The whole doors-off, roof-off thing gives serious off-roaders better visibility when navigating rock-strewn paths like the Rubicon Trail on the California-Nevada border. That turns out to be just as beneficial squeezing between parked Chevys in the urban jungle as squeezing between boulders in the mountains.
And with no doors to swing open, when the Wrangler squeezes into a too-narrow parking space created for the subcompact cars that no one actually drives, it is easy to slide out of the Jeep because the door isn't in the way. Easy Peasy.
So why don't more Jeep owners keep their 4x4s in full immersion mode more often? It is some work to take all that hardware off, and you need someplace to put it all once it is removed.

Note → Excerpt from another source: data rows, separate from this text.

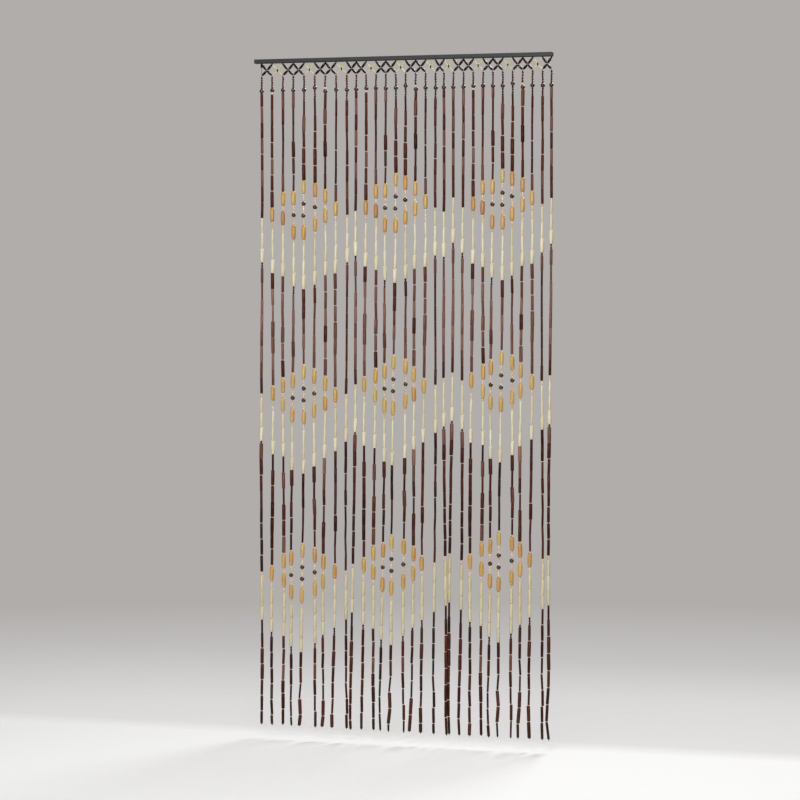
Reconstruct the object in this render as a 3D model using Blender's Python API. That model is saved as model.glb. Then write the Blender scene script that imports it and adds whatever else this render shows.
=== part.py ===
"""Bead curtain on a wooden rail, in metres, +Z up.

The origin is the middle of the rail's top face, the face that goes against a door head.
X runs along the rail, and Y is the way that a person walks through. The curtain is one
comb: a netted heading along its top edge, with 30 strands hanging from it as its teeth.
"""

import math
from collections import namedtuple

import bmesh
import bpy
import numpy as np

# Driving dimensions
RAIL_LENGTH = 0.900
RAIL_DEPTH = 0.018
RAIL_HEIGHT = 0.012
RAIL_EDGE = 0.0012  # the rounding of the rail's edges
DROP = 2.000  # from the rail's top face to the strands' tips
FIT_GAP = 0.0003  # between the rail and the stubs that hang from it

KNOT_DEPTH = 0.0180  # depths below the rail's top face: the upper knots,
CROSS_DEPTH = 0.0335  # the crossings between the strands,
FOOT_DEPTH = 0.0490  # the lower knots,
NECK_DEPTH = 0.0550  # and where the flat net turns into round strands
NET_WIDTH = 0.0050  # the net's beaded runs, across
NET_THICKNESS = 0.0050  # and front to back

# The strands hang in groups: how many, their spacing, and the gap before the group.
Group = namedtuple("Group", "name count pitch gap_before")
GROUPS = (
    Group("left", 9, 0.0329, 0.0000),
    Group("middle", 9, 0.0300, 0.0289),
    Group("infill", 2, 0.0286, 0.0245),
    Group("right", 9, 0.0292, 0.0300),
    Group("edge", 1, 0.0000, 0.0259),
)
FIRST_STRAND = -0.4290  # along the rail

# How far each strand's tip hangs to the side of its knot, in millimetres.
LEAN_MM = {
    "left": (-6, -7, -4, -12, -19, -2, -15, -15, -6),
    "middle": (-19, -16, -10, -17, -24, -9, -18, -16, -6),
    "infill": (9, -14),
    "right": (-11, -11, -3, -11, -13, -3, -11, -7, 3),
    "edge": (-5,),
}
LEAN_GROWTH = 1.6  # the lean is a power of how far down a strand is
INFILL_BACK = 0.0050  # the two infill strands cross, so they hang this far to either side
WAVE = 0.0025  # the slow wave along each strand
WAVE_TURNS = 1.3  # waves in a strand's length
WAVE_THROUGH = 0.6  # the wave's share front to back
GOLDEN = 0.618034  # keeps neighbouring strands out of step

# A strand from its neck down: how deep each section ends, and its radius there.
Section = namedtuple("Section", "name depth radius")
SECTIONS = (
    Section("neck", 0.0580, 0.0026),
    Section("seeds", 0.0860, 0.0026),
    Section("round bead, upper part", 0.0890, 0.0042),
    Section("round bead, middle", 0.0940, 0.0060),
    Section("round bead, lower part", 0.0990, 0.0042),
    Section("first tube's end", 0.1040, 0.0036),
    Section("tubes", 1.9400, 0.0036),
    Section("last tube's end", 1.9850, 0.0028),
    Section("end knot", DROP, 0.0016),
)
STRAND_SIDES = 6
LONGEST_RUN = 0.240  # between two rings of points along a strand


def remove_all_objects():
    for old in list(bpy.data.objects):
        bpy.data.objects.remove(old, do_unlink=True)


def material(name, colour, roughness):
    made = bpy.data.materials.new(name)
    made.use_nodes = True
    shader = made.node_tree.nodes["Principled BSDF"]
    shader.inputs["Base Color"].default_value = (*colour, 1.0)
    shader.inputs["Roughness"].default_value = roughness
    shader.inputs["Metallic"].default_value = 0.0
    return made


def add_object(name, bm, finish, sharp_from):
    """Turns a finished bmesh into a named object, faces out and round parts smooth."""
    bmesh.ops.recalc_face_normals(bm, faces=bm.faces)
    mesh = bpy.data.meshes.new(name)
    bm.to_mesh(mesh)
    bm.free()
    mesh.shade_smooth()
    mesh.set_sharp_from_angle(angle=math.radians(sharp_from))
    mesh.materials.append(finish)
    made = bpy.data.objects.new(name, mesh)
    bpy.context.scene.collection.objects.link(made)
    return made


def strand_places():
    """(place along the rail, lean at the tip, set-back) of each strand, left to right."""
    found = []
    place = FIRST_STRAND
    for group in GROUPS:
        place += group.gap_before
        for step, lean in enumerate(LEAN_MM[group.name]):
            back = 0.0
            if group.name == "infill":
                back = INFILL_BACK if step else -INFILL_BACK
            found.append((place + step * group.pitch, lean / 1000, back))
        place += (group.count - 1) * group.pitch
    return found


def hang(index, strand, depth):
    """The middle of a strand at each depth: below its knot it leans as a power of how
    far down it is, with a slow wave that grows from nothing."""
    place, lean, back = strand
    down = np.clip((depth - FOOT_DEPTH) / (DROP - FOOT_DEPTH), 0.0, 1.0)
    turn = 2 * math.pi * (WAVE_TURNS * down + GOLDEN * index)
    wave = WAVE * np.sqrt(down)
    across = place + lean * down**LEAN_GROWTH + wave * np.sin(turn)
    through = back * np.sqrt(down) + WAVE_THROUGH * wave * np.cos(turn)
    return np.stack([across, through, -depth], axis=-1)


def net_layout(places):
    """The heading's knots, as (x, z), and the runs between them: one zigzag from the
    upper knots to the crossings and one from there to the lower knots, a stub up to
    the rail and a neck down from each lower knot, and a side run down the left edge."""
    knots = {}
    runs = []
    for i, x in enumerate(places):
        knots["stub", i] = (x, -RAIL_HEIGHT - FIT_GAP)
        knots["upper", i] = (x, -KNOT_DEPTH)
        knots["lower", i] = (x, -FOOT_DEPTH)
        knots["neck", i] = (x, -NECK_DEPTH)
        runs += [(("stub", i), ("upper", i)), (("lower", i), ("neck", i))]
    for i, (x, following) in enumerate(zip(places, places[1:])):
        knots["cross", i] = ((x + following) / 2, -CROSS_DEPTH)
        for row in ("upper", "lower"):
            runs += [((row, i), ("cross", i)), ((row, i + 1), ("cross", i))]
    runs.append((("upper", 0), ("lower", 0)))
    return knots, runs


def net_corners(knots, runs, width):
    """Each knot's patch, and where each run meets it: two neighbouring runs share the
    corner where their edges meet, and a run beside a wide space has a corner of its own."""
    meets = {name: [] for name in knots}
    for a, b in runs:
        meets[a].append(b)
        meets[b].append(a)
    sides = {}
    patches = {}
    for name, others in meets.items():
        here = np.array(knots[name])

        def heading_to(other, here=here):
            way = np.array(knots[other]) - here
            return math.atan2(way[1], way[0])

        others.sort(key=heading_to)
        ring = []
        for arm, following in zip(others, others[1:] + others[:1]):
            start = heading_to(arm)
            spread = (heading_to(following) - start) % (2 * math.pi) or 2 * math.pi
            middle = start + spread / 2
            if spread < 0.9 * math.pi:
                reach = width / 2 / math.sin(spread / 2)
                found = [here + reach * np.array([math.cos(middle), math.sin(middle)])]
            else:
                turns = (start + math.pi / 2, start + spread - math.pi / 2)
                found = [here + width / 2 * np.array([math.cos(t), math.sin(t)]) for t in turns]
            first = len(ring)
            ring += found
            sides.setdefault((name, arm), {})["left"] = (name, first)
            sides.setdefault((name, following), {})["right"] = (name, len(ring) - 1)
        patches[name] = ring
    return patches, sides


def add_net(bm, knots, runs):
    """The flat net, with a patch at each knot and a strip for each run, drawn as faces
    at its back and extruded to its front."""
    patches, sides = net_corners(knots, runs, NET_WIDTH)
    back = NET_THICKNESS / 2
    points = {}
    for name, ring in patches.items():
        for step, (x, z) in enumerate(ring):
            points[name, step] = bm.verts.new((x, back, z))
        if len(ring) > 2:
            bm.faces.new([points[name, step] for step in range(len(ring))])
    for a, b in runs:
        here, there = sides[a, b], sides[b, a]
        outline = (here["right"], there["left"], there["right"], here["left"])
        bm.faces.new([points[corner] for corner in outline])
    front = bmesh.ops.extrude_face_region(bm, geom=bm.faces[:])
    moved = [part for part in front["geom"] if isinstance(part, bmesh.types.BMVert)]
    bmesh.ops.translate(bm, verts=moved, vec=(0, -NET_THICKNESS, 0))


def ring_depths():
    """The depth and radius of each ring of points down a strand: one where each section
    ends, and more inside a section that is longer than LONGEST_RUN."""
    rings = []
    depth, radius = NECK_DEPTH, SECTIONS[0].radius
    for section in SECTIONS:
        steps = math.ceil((section.depth - depth) / LONGEST_RUN)
        for share in np.linspace(0, 1, steps + 1)[1:]:
            rings.append(
                (
                    depth + share * (section.depth - depth),
                    radius + share * (section.radius - radius),
                )
            )
        depth, radius = section.depth, section.radius
    return np.array(rings).T


def add_strand(bm, index, strand, rings):
    """A round strand under its neck: rings of points round its middle, the first joined
    to the neck's four corners and the last closed."""
    depth, radius = rings
    turn = np.arange(STRAND_SIDES) * 2 * math.pi / STRAND_SIDES + math.pi / 6
    around = np.stack([np.cos(turn), np.sin(turn), np.zeros(STRAND_SIDES)], axis=-1)
    middles = hang(index, strand, depth)
    grid = middles[:, None] + radius[:, None, None] * around[None]
    rows = [[bm.verts.new(point) for point in row] for row in grid]
    for upper, lower in zip(rows, rows[1:]):
        for k in range(STRAND_SIDES):
            after = (k + 1) % STRAND_SIDES
            bm.faces.new((upper[k], upper[after], lower[after], lower[k]))
    bm.faces.new(rows[-1])
    join_to_neck(bm, strand[0], rows[0])


def join_to_neck(bm, place, ring):
    """Replaces the neck's end face with faces out to the first ring: each ring point
    belongs to the nearest neck corner, or to two where it lies between them."""
    half = NET_WIDTH / 2 + FIT_GAP
    corners = [
        vert
        for vert in bm.verts
        if abs(vert.co.z + NECK_DEPTH) < FIT_GAP and abs(vert.co.x - place) < half
    ]
    corners.sort(key=lambda vert: math.atan2(vert.co.y, vert.co.x - place) % (2 * math.pi))
    old = next(face for face in corners[0].link_faces if set(face.verts) == set(corners))
    bm.faces.remove(old)
    right_back, left_back, left_front, right_front = corners
    bm.faces.new((right_back, ring[1], ring[0]))
    bm.faces.new((right_back, left_back, ring[1]))
    bm.faces.new((left_back, ring[2], ring[1]))
    bm.faces.new((left_back, left_front, ring[3], ring[2]))
    bm.faces.new((left_front, ring[4], ring[3]))
    bm.faces.new((left_front, right_front, ring[4]))
    bm.faces.new((right_front, ring[5], ring[4]))
    bm.faces.new((right_front, right_back, ring[0], ring[5]))


def build_curtain(finish):
    """The comb: the netted heading, and a strand under each of its lower knots."""
    hung = strand_places()
    bm = bmesh.new()
    knots, runs = net_layout([place for place, _, _ in hung])
    add_net(bm, knots, runs)
    rings = ring_depths()
    for index, strand in enumerate(hung):
        add_strand(bm, index, strand, rings)
    return add_object("curtain", bm, finish, sharp_from=70)


def build_rail(finish):
    """A plain wooden batten with rounded edges, its top face at zero."""
    bm = bmesh.new()
    bmesh.ops.create_cube(bm, size=1.0)
    bmesh.ops.scale(bm, vec=(RAIL_LENGTH, RAIL_DEPTH, RAIL_HEIGHT), verts=bm.verts)
    bmesh.ops.translate(bm, vec=(0, 0, -RAIL_HEIGHT / 2), verts=bm.verts)
    bmesh.ops.bevel(bm, geom=bm.edges[:], offset=RAIL_EDGE, segments=2, affect="EDGES", profile=0.5)
    return add_object("rail", bm, finish, sharp_from=40)


def main():
    remove_all_objects()
    build_rail(material("dark_stained_wood", (0.022, 0.018, 0.016), 0.5))
    build_curtain(material("strung_wooden_beads", (0.105, 0.036, 0.024), 0.4))


main()
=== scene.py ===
# %% [markdown]
# # A wooden bead curtain
# A bead curtain hangs in a doorway and closes it to the eye and to flies, not to people.
# A slim rail carries a row of threads. They are first netted together into a heading,
# and each then hangs free as a strand of wooden beads, knotted at its tip. The colours
# are charted bead by bead, as in knitting, so that the hanging strands draw lozenges.
#
# The frame holds the rail and a plain comb that stands for everything that is strung.
# This lesson keeps the rail and gives it a finish, then strings about two thousand
# beads where the comb is. We start with the frame, because each size comes from it.

import math
from collections import namedtuple

import bpy
import numpy as np
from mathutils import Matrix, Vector


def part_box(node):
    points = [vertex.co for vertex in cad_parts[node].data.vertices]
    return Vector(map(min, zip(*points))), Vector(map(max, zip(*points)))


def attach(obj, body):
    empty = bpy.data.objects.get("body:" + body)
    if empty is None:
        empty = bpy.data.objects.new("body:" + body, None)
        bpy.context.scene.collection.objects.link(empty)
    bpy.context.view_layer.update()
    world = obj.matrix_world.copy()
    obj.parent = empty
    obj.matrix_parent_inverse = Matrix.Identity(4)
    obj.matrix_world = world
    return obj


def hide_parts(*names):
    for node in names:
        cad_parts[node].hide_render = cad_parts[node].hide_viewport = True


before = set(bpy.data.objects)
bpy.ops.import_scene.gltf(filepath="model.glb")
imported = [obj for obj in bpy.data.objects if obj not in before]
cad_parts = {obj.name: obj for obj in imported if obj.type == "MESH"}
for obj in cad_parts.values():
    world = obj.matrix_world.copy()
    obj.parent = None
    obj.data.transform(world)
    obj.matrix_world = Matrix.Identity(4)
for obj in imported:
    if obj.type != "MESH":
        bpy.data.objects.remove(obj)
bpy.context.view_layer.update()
rail_low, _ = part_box("rail")
comb_low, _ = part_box("curtain")
RAIL_UNDER = -rail_low.z
DROP = -comb_low.z
print(f"the strands' tips hang {DROP:.3f} m below the rail's top face")

# %% [markdown]
# ## The camera
# The curtain is tall and flat, so a long lens from a few metres away keeps its strands
# parallel. The camera stands a little to the right of the curtain's middle and below
# its top, and tips down by a few degrees, so that the whole drop fits its view.

# %% Place the camera
CAMERA_TURN = math.radians(14.0)
CAMERA_DISTANCE = 6.292
CAMERA_DROP = 0.652
CAMERA_TIP = math.radians(2.61)
CAMERA_ASIDE = -0.0042
CAMERA_SHIFT = -0.03
LENS_MM = 96.06
SENSOR_MM = 36.0


def placed(name, data):
    """A new object that holds this mesh, curve, camera or lamp, put into the scene."""
    made = bpy.data.objects.new(name, data)
    bpy.context.scene.collection.objects.link(made)
    return made


camera = placed("camera", bpy.data.cameras.new("camera"))
camera.data.lens = LENS_MM
camera.data.sensor_width = SENSOR_MM
camera.data.shift_y = CAMERA_SHIFT
camera.location = (
    CAMERA_ASIDE + CAMERA_DISTANCE * math.sin(CAMERA_TURN),
    -CAMERA_DISTANCE * math.cos(CAMERA_TURN),
    -CAMERA_DROP,
)
camera.rotation_euler = (math.pi / 2 - CAMERA_TIP, 0.0, CAMERA_TURN)
bpy.context.scene.camera = camera
print(f"the camera is {CAMERA_DISTANCE:.2f} m away with a {LENS_MM:.0f} mm lens")

# %% [markdown]
# ## Where the strands hang
# The strands are strung in groups with slightly different spacings. Each strand's tip
# hangs a little to one side of its knot, because the threads are never quite even.
# Short tables hold what a maker would note down, and a formula does the rest: the lean
# grows as a power of the depth, and a slow wave is added to it, out of step from one
# strand to the next. The comb in the frame follows the same rule, and its rods lean
# within a few millimetres of these strands.

# %% The groups and their lean
FOOT_DEPTH = 0.0490

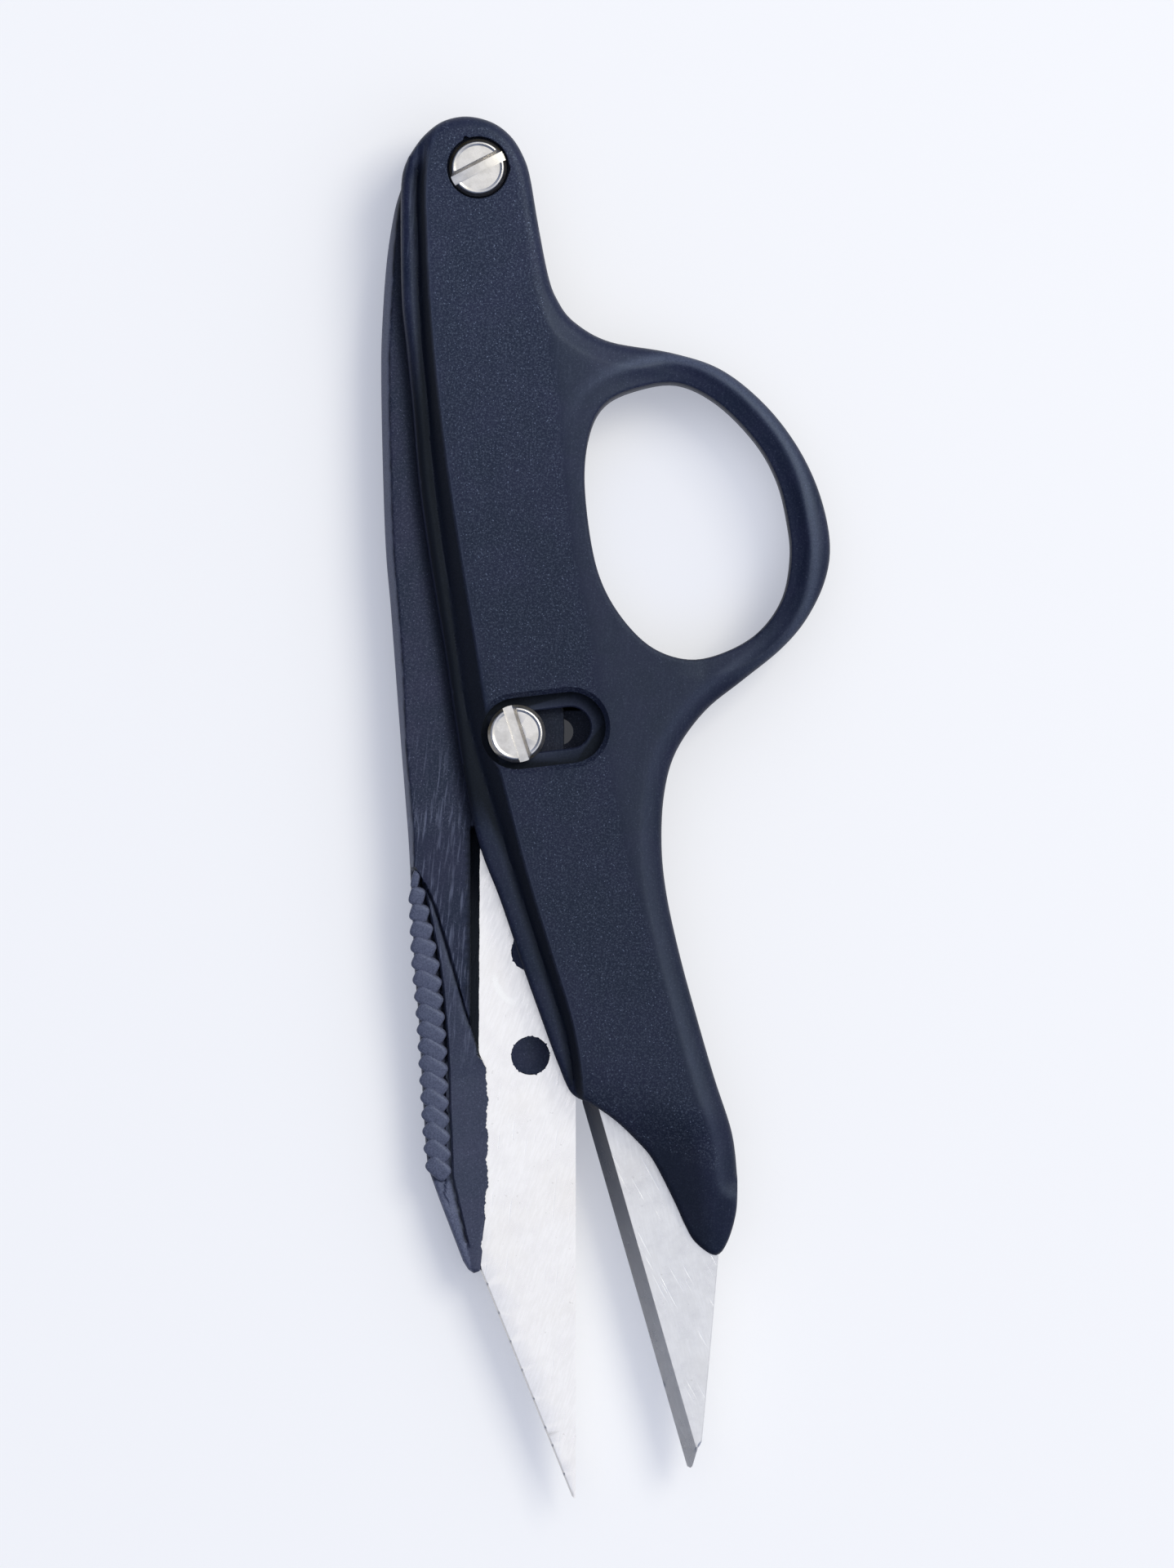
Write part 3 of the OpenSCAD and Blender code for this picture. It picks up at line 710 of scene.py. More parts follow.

The garage isn't a great solution, because you need that bay to be clear for parking the Wrangler when it looks like rain.
With a garage at home and covered parking at work, you could easily get by with just a teeny bikini top to throw over the front seats in case of a squall en route.
The doors are pretty easy to remove: two nuts undo the hinge pins, unclasp the wiring connector for the window and slide the nylon restraining strap off its anchor and the door lifts right off. The Wrangler's mirrors mount to its doors, so you'll need the Mopar replacement mirrors that bolt to the base of the windshield to drive without doors.
The Freedom Top panels over the front seats also come right off and are easily stowed. But the hardtop itself is big, heavy and cumbersome. Removing it is a matter of removing eight Torx head bolts, which is easy, and then lifting off the roof and moving it someplace safe, which is not. But if you take it off May 1 and reinstall it Sept. 30, which seem like reasonable dates here in the mid-Atlantic, that gives you five months of skinny dipping joy in every drive.
Buttoned up for winter, the Wrangler disappears, looking like any other suburban minivan replacement. But you can always get the Freedom Top panels out of the way in a matter of minutes and maybe even ditch just the front doors for a weekend with a pleasant weather forecast. Nice Jeep, indeed.